**Information provided:**
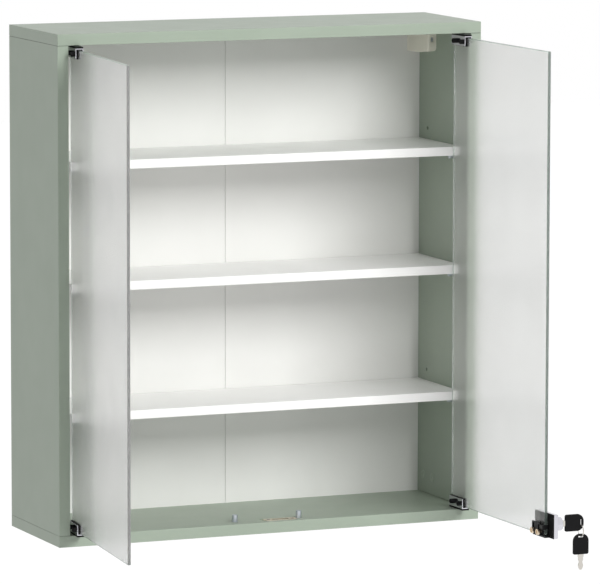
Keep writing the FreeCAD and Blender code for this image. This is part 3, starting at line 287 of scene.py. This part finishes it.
def mix_colours(tree, share, first, second):
    """One colour over another, by a mask."""
    node = tree.nodes.new("ShaderNodeMix")
    node.data_type = "RGBA"
    for identifier, source in (("Factor_Float", share), ("A_Color", first), ("B_Color", second)):
        feed(tree, source, socket(node.inputs, identifier))
    return socket(node.outputs, "Result_Color")


# Finishes: how each slot of the record looks

def look(colour, tone, rough, grain, deep, metal=0, shine=0.5, tone_scale=9.0):
    """Colour and darker tone, least and most roughness, scale of the grain and its depth in millimetres."""
    return dict(colour=linear(colour), tone=linear(tone), rough=rough, grain=grain, deep=deep * MM,
                metal=metal, shine=shine, tone_scale=tone_scale)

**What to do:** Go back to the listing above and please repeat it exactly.

**The reply:**
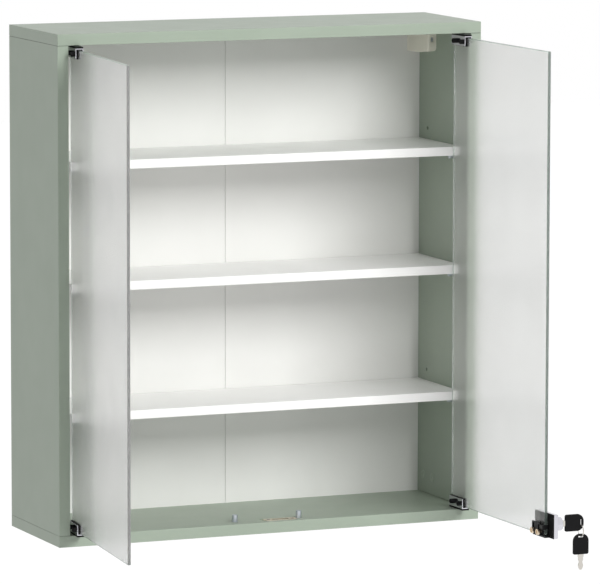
Keep writing the FreeCAD and Blender code for this image. This is part 3, starting at line 287 of scene.py. This part finishes it.
def mix_colours(tree, share, first, second):
    """One colour over another, by a mask."""
    node = tree.nodes.new("ShaderNodeMix")
    node.data_type = "RGBA"
    for identifier, source in (("Factor_Float", share), ("A_Color", first), ("B_Color", second)):
        feed(tree, source, socket(node.inputs, identifier))
    return socket(node.outputs, "Result_Color")


# Finishes: how each slot of the record looks

def look(colour, tone, rough, grain, deep, metal=0, shine=0.5, tone_scale=9.0):
    """Colour and darker tone, least and most roughness, scale of the grain and its depth in millimetres."""
    return dict(colour=linear(colour), tone=linear(tone), rough=rough, grain=grain, deep=deep * MM,
                metal=metal, shine=shine, tone_scale=tone_scale)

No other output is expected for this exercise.